▶ _Written exercise_
Will you quote all of the entries, word for word?

>> Start Records for this task

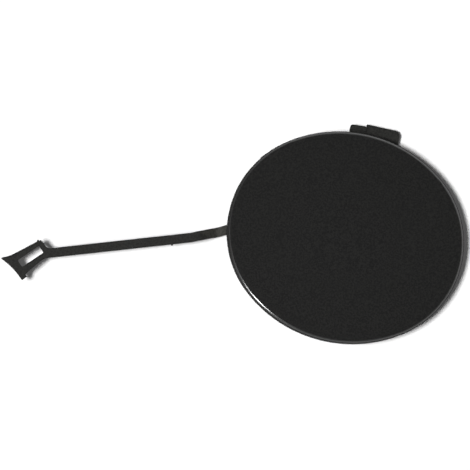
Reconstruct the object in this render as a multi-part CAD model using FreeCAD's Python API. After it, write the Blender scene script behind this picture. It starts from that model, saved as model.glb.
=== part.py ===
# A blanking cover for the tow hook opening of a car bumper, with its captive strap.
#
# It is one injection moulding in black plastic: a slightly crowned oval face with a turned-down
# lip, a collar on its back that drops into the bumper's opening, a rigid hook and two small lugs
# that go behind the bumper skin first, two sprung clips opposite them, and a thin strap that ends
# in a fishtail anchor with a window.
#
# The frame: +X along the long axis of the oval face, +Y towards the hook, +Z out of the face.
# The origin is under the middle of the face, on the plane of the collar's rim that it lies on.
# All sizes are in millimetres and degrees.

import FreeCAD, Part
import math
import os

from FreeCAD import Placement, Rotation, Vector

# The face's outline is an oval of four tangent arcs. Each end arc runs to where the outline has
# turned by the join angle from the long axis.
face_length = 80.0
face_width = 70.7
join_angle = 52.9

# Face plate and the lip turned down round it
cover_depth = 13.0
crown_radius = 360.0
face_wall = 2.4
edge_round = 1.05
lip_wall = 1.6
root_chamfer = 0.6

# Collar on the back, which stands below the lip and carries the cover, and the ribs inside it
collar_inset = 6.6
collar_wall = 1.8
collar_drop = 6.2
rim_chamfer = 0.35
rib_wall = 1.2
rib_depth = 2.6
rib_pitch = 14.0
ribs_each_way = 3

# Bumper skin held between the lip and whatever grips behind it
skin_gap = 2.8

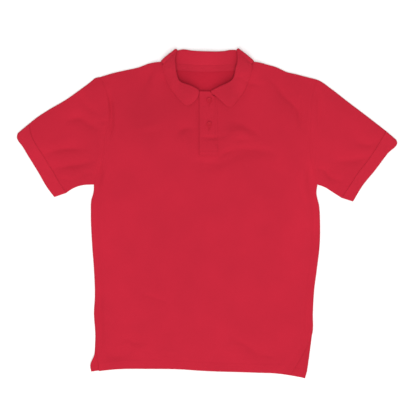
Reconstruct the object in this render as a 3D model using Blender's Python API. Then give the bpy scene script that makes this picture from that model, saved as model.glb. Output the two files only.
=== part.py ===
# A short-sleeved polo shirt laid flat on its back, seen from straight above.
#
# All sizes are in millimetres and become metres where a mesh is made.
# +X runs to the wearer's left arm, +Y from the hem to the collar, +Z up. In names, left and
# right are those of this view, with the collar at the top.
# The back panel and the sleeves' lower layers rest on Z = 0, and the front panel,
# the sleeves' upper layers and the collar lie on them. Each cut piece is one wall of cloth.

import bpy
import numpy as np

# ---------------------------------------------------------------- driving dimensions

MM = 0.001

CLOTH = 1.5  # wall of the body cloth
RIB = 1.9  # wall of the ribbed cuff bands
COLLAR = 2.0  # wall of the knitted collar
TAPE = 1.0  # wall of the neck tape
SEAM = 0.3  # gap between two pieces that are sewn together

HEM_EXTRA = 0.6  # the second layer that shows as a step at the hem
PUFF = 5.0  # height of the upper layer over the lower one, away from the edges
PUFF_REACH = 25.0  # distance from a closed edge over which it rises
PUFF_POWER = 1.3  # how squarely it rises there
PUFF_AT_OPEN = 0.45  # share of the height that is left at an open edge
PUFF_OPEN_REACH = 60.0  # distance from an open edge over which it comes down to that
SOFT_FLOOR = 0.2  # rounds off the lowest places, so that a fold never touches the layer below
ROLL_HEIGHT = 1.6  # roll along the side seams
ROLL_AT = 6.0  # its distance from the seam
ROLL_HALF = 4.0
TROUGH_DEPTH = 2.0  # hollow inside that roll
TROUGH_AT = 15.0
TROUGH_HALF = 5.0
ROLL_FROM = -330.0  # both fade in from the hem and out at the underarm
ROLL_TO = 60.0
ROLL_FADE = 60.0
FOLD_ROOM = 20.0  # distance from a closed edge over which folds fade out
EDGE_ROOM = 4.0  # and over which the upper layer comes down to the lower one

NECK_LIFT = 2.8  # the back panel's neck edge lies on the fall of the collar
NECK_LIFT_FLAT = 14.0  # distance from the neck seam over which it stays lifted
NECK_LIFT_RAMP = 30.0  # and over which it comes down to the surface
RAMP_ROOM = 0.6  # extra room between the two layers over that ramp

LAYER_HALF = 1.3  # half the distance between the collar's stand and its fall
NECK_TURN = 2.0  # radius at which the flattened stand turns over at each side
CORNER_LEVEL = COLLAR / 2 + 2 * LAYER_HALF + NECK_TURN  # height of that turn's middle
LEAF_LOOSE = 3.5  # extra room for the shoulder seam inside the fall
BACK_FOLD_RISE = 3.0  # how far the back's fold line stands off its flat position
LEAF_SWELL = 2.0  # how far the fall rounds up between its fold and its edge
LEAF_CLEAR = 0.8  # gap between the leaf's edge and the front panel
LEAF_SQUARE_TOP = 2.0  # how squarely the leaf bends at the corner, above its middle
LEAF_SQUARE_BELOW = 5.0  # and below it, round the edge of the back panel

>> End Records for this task

▶ _Solved problem_
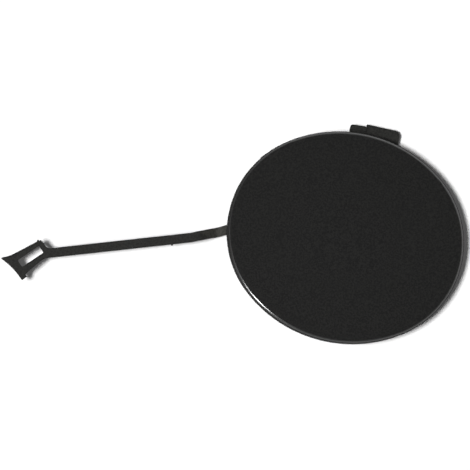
Reconstruct the object in this render as a multi-part CAD model using FreeCAD's Python API. After it, write the Blender scene script behind this picture. It starts from that model, saved as model.glb.
=== part.py ===
# A blanking cover for the tow hook opening of a car bumper, with its captive strap.
#
# It is one injection moulding in black plastic: a slightly crowned oval face with a turned-down
# lip, a collar on its back that drops into the bumper's opening, a rigid hook and two small lugs
# that go behind the bumper skin first, two sprung clips opposite them, and a thin strap that ends
# in a fishtail anchor with a window.
#
# The frame: +X along the long axis of the oval face, +Y towards the hook, +Z out of the face.
# The origin is under the middle of the face, on the plane of the collar's rim that it lies on.
# All sizes are in millimetres and degrees.

import FreeCAD, Part
import math
import os

from FreeCAD import Placement, Rotation, Vector

# The face's outline is an oval of four tangent arcs. Each end arc runs to where the outline has
# turned by the join angle from the long axis.
face_length = 80.0
face_width = 70.7
join_angle = 52.9

# Face plate and the lip turned down round it
cover_depth = 13.0
crown_radius = 360.0
face_wall = 2.4
edge_round = 1.05
lip_wall = 1.6
root_chamfer = 0.6

# Collar on the back, which stands below the lip and carries the cover, and the ribs inside it
collar_inset = 6.6
collar_wall = 1.8
collar_drop = 6.2
rim_chamfer = 0.35
rib_wall = 1.2
rib_depth = 2.6
rib_pitch = 14.0
ribs_each_way = 3

# Bumper skin held between the lip and whatever grips behind it
skin_gap = 2.8

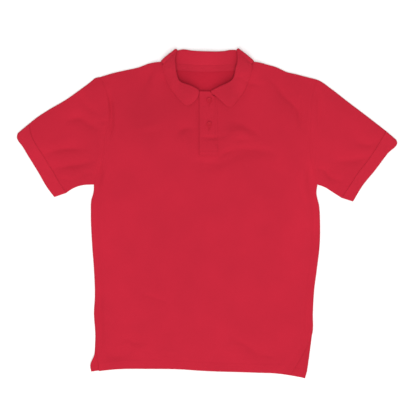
Reconstruct the object in this render as a 3D model using Blender's Python API. Then give the bpy scene script that makes this picture from that model, saved as model.glb. Output the two files only.
=== part.py ===
# A short-sleeved polo shirt laid flat on its back, seen from straight above.
#
# All sizes are in millimetres and become metres where a mesh is made.
# +X runs to the wearer's left arm, +Y from the hem to the collar, +Z up. In names, left and
# right are those of this view, with the collar at the top.
# The back panel and the sleeves' lower layers rest on Z = 0, and the front panel,
# the sleeves' upper layers and the collar lie on them. Each cut piece is one wall of cloth.

import bpy
import numpy as np

# ---------------------------------------------------------------- driving dimensions

MM = 0.001

CLOTH = 1.5  # wall of the body cloth
RIB = 1.9  # wall of the ribbed cuff bands
COLLAR = 2.0  # wall of the knitted collar
TAPE = 1.0  # wall of the neck tape
SEAM = 0.3  # gap between two pieces that are sewn together

HEM_EXTRA = 0.6  # the second layer that shows as a step at the hem
PUFF = 5.0  # height of the upper layer over the lower one, away from the edges
PUFF_REACH = 25.0  # distance from a closed edge over which it rises
PUFF_POWER = 1.3  # how squarely it rises there
PUFF_AT_OPEN = 0.45  # share of the height that is left at an open edge
PUFF_OPEN_REACH = 60.0  # distance from an open edge over which it comes down to that
SOFT_FLOOR = 0.2  # rounds off the lowest places, so that a fold never touches the layer below
ROLL_HEIGHT = 1.6  # roll along the side seams
ROLL_AT = 6.0  # its distance from the seam
ROLL_HALF = 4.0
TROUGH_DEPTH = 2.0  # hollow inside that roll
TROUGH_AT = 15.0
TROUGH_HALF = 5.0
ROLL_FROM = -330.0  # both fade in from the hem and out at the underarm
ROLL_TO = 60.0
ROLL_FADE = 60.0
FOLD_ROOM = 20.0  # distance from a closed edge over which folds fade out
EDGE_ROOM = 4.0  # and over which the upper layer comes down to the lower one

NECK_LIFT = 2.8  # the back panel's neck edge lies on the fall of the collar
NECK_LIFT_FLAT = 14.0  # distance from the neck seam over which it stays lifted
NECK_LIFT_RAMP = 30.0  # and over which it comes down to the surface
RAMP_ROOM = 0.6  # extra room between the two layers over that ramp

LAYER_HALF = 1.3  # half the distance between the collar's stand and its fall
NECK_TURN = 2.0  # radius at which the flattened stand turns over at each side
CORNER_LEVEL = COLLAR / 2 + 2 * LAYER_HALF + NECK_TURN  # height of that turn's middle
LEAF_LOOSE = 3.5  # extra room for the shoulder seam inside the fall
BACK_FOLD_RISE = 3.0  # how far the back's fold line stands off its flat position
LEAF_SWELL = 2.0  # how far the fall rounds up between its fold and its edge
LEAF_CLEAR = 0.8  # gap between the leaf's edge and the front panel
LEAF_SQUARE_TOP = 2.0  # how squarely the leaf bends at the corner, above its middle
LEAF_SQUARE_BELOW = 5.0  # and below it, round the edge of the back panel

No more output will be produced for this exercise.